Entries with model source code:
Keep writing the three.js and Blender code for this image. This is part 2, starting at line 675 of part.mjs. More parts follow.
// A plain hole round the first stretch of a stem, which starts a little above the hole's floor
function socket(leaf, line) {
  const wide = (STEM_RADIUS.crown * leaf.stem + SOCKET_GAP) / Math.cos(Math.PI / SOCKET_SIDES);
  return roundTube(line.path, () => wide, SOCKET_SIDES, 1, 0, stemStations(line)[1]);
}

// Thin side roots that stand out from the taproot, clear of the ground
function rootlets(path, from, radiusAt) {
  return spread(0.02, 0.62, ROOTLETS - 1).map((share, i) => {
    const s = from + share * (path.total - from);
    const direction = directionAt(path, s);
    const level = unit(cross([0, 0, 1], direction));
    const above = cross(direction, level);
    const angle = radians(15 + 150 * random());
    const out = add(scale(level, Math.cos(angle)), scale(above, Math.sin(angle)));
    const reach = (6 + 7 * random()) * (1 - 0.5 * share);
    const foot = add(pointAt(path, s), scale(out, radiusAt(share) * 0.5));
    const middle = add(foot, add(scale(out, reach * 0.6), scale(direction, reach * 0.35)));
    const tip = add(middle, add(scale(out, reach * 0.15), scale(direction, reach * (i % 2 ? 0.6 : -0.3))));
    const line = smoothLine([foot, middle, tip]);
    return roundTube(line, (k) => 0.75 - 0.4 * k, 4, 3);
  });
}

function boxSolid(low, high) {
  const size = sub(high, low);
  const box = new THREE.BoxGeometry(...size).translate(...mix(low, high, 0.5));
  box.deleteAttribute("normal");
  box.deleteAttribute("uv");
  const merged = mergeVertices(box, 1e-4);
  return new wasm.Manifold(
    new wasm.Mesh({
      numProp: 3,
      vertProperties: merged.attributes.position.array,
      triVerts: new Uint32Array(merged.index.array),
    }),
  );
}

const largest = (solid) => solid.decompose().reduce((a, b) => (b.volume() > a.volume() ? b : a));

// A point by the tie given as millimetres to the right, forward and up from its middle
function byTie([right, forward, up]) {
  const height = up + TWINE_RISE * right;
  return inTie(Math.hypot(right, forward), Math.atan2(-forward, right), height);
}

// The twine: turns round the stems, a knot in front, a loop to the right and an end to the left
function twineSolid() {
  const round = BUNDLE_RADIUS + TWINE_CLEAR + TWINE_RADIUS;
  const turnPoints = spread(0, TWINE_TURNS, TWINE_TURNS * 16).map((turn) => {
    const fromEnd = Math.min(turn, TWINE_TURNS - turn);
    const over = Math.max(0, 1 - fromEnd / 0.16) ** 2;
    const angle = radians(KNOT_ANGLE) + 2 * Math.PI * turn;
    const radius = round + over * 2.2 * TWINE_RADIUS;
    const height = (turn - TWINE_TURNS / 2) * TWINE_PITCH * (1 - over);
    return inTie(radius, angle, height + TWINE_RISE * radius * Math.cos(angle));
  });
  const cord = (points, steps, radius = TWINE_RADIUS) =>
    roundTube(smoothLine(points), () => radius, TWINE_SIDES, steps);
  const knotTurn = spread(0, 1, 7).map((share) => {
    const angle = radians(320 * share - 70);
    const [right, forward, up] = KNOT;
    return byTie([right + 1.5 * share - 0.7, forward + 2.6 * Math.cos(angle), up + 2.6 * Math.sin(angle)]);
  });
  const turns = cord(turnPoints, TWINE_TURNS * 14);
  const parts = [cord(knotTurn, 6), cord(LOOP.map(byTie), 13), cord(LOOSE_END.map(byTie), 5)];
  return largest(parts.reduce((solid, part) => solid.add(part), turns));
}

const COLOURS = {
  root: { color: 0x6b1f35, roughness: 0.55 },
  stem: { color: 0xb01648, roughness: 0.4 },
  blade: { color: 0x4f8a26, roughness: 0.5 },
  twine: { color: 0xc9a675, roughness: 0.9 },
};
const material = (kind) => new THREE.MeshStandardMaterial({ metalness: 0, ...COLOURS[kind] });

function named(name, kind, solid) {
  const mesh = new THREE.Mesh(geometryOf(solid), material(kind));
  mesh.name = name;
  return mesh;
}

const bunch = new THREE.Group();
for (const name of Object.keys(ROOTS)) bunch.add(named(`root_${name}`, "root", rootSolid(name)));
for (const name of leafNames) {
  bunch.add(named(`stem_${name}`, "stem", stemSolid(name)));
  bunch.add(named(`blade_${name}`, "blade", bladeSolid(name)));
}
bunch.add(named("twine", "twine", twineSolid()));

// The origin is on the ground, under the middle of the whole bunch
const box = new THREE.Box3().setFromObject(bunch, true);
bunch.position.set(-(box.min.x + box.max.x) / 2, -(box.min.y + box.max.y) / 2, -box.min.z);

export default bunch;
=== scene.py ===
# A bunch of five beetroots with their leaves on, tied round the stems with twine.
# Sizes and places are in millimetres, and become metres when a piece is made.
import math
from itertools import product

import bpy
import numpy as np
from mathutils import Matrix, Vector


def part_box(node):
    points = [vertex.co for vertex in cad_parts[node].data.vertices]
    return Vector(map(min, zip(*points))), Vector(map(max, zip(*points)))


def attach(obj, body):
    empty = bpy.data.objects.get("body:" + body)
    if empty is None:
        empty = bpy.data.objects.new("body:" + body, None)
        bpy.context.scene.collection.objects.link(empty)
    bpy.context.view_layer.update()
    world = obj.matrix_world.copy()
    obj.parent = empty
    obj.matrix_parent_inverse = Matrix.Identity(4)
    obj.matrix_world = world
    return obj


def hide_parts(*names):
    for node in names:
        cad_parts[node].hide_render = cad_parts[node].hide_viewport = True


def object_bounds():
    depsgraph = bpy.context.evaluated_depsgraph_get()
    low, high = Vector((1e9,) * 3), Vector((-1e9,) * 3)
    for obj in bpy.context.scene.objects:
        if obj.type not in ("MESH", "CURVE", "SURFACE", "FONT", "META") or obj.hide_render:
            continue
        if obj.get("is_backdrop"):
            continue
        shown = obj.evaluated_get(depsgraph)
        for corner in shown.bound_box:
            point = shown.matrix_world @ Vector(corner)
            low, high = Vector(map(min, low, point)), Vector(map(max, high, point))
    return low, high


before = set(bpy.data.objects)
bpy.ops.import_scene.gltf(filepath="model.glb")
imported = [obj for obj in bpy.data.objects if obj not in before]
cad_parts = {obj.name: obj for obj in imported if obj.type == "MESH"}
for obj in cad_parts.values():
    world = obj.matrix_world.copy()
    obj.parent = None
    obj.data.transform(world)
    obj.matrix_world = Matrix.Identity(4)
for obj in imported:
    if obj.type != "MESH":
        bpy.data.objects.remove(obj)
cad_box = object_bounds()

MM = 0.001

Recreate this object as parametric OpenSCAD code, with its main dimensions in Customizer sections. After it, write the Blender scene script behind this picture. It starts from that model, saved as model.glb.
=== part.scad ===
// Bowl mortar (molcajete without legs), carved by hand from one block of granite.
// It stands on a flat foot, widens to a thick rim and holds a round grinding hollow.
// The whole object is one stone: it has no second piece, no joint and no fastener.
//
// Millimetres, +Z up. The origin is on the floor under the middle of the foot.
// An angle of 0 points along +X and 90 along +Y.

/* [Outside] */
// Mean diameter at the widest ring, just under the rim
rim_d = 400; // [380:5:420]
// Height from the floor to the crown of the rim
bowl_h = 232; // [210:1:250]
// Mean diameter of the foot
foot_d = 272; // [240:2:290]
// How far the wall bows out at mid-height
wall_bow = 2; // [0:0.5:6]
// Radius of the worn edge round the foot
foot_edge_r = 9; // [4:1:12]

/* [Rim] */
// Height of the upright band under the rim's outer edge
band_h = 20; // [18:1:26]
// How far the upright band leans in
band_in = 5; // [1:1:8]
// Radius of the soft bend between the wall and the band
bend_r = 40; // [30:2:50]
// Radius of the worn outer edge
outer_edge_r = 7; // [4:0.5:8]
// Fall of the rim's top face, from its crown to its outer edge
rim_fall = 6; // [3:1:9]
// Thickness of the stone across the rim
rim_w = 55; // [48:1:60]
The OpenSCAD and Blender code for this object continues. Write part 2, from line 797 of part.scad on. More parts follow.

→ **Exercise instructions**: Return the lines from the line with "the whole bunch" through the line with "for node in", inclusive, exactly as they stand, and nothing else.

→ **Solution to this exercise**:
// The origin is on the ground, under the middle of the whole bunch
const box = new THREE.Box3().setFromObject(bunch, true);
bunch.position.set(-(box.min.x + box.max.x) / 2, -(box.min.y + box.max.y) / 2, -box.min.z);

export default bunch;
=== scene.py ===
# A bunch of five beetroots with their leaves on, tied round the stems with twine.
# Sizes and places are in millimetres, and become metres when a piece is made.
import math
from itertools import product

import bpy
import numpy as np
from mathutils import Matrix, Vector


def part_box(node):
    points = [vertex.co for vertex in cad_parts[node].data.vertices]
    return Vector(map(min, zip(*points))), Vector(map(max, zip(*points)))


def attach(obj, body):
    empty = bpy.data.objects.get("body:" + body)
    if empty is None:
        empty = bpy.data.objects.new("body:" + body, None)
        bpy.context.scene.collection.objects.link(empty)
    bpy.context.view_layer.update()
    world = obj.matrix_world.copy()
    obj.parent = empty
    obj.matrix_parent_inverse = Matrix.Identity(4)
    obj.matrix_world = world
    return obj


def hide_parts(*names):
    for node in names:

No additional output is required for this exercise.